13. Februar, 18 Uhr: Wir sehen uns in Dresden
Auch dieses Jahr rufen verschiedene Bündnisse wie „Dresden nazifrei“ zu friedlichen Blockaden des Neonazi-Aufmarsches auf. Entgegen früherer Informationen beginnt der extrem rechte Aufmarsch erst um 18 Uhr. Der Sammlungsort und die Demonstrationsroute sind bisher nicht bekannt. Wie die Leipziger Volkszeitung (LVZ) berichtet, rechnet die Polizei mit mehr als 10.000 Gegendemonstranten und wird selbst mit rund 3.000 Beamten aus dem gesamten Bundesgebiet im Einsatz sein.
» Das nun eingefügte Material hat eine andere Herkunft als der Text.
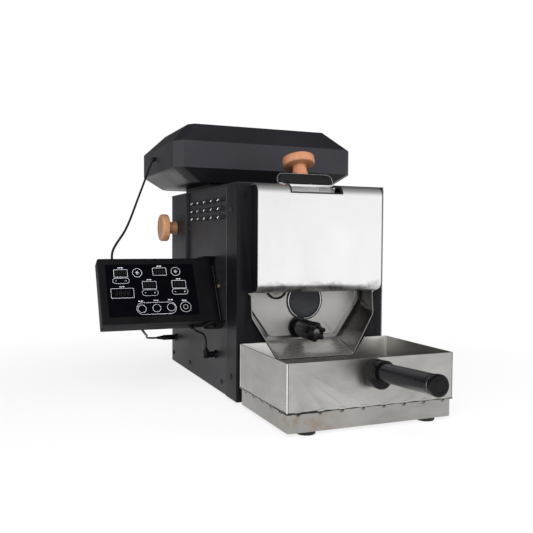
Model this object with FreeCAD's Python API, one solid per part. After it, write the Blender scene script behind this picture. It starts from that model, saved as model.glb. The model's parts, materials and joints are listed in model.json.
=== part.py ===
"""Home coffee bean roaster: a sheet-metal cabinet with a horizontal drum inside, a bevelled exhaust hood above it,
a front cover with a bean inlet and its hinged lid, a discharge pocket with a hinged drum door, a cooling tray that
pulls out to the front, and a control panel that swivels beside the cabinet.

Lengths are in millimetres. While the pieces are made, x is 0 on the cabinet's middle, y is 0 on its front plate with
+Y towards the back, and z is 0 on the worktop. At the end everything moves so that the origin is the middle of the
whole roaster's footprint."""
import FreeCAD
import Part
import math
import os

os.makedirs("parts", exist_ok=True)
Vector = FreeCAD.Vector

# ---- cabinet ----
cabinet_width = 200.0
cabinet_depth = 307.0
cabinet_top = 265.0
sheet = 1.2
frame_return = 38.0          # how far the front frame wraps round each side
frame_lap = 6.0              # where the side panels start, behind the front plate
bend_radius = 2.0
pad_height = 3.0
pad_radius = 11.0
pad_inset_x = 24.0
pad_inset_y = 26.0
flange_height = 12.0
flange_setback = 8.0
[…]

Laut der LVZ machte Polizeipräsident Dieter Kroll erneut deutlich: „Blockaden sind strafbar.“ Gleichzeitig verwies Kroll allerdings auf die Verhältnismäßigkeit der polizeilichen Maßnahmen und machte deutlich, dass Großblockaden nicht geräumt werden könnten. „Wir werden für Nazis nicht kämpfen“, sagte Kroll. Auch die Sicherheitsbehörden rechnen mit weiter einbrechenden Teilnehmerzahlen des Neonaziaufmarsches. Nur rund 800-1.200 Neonazis werden in Dresden erwartet.
Ob der Neonaziaufmarsch dieses Jahr zum vierten Mal in Folge blockiert werden kann, wird wieder von der Zahl der Gegendemonstranten abhängen, die sich den Geschichtsrevisionisten in den Weg stellen. Noch ist Dresden Reiseziel hunderter Neonazis, um ihre Ideologie in der sächsischen Landeshauptstadt auf die Straße zu tragen.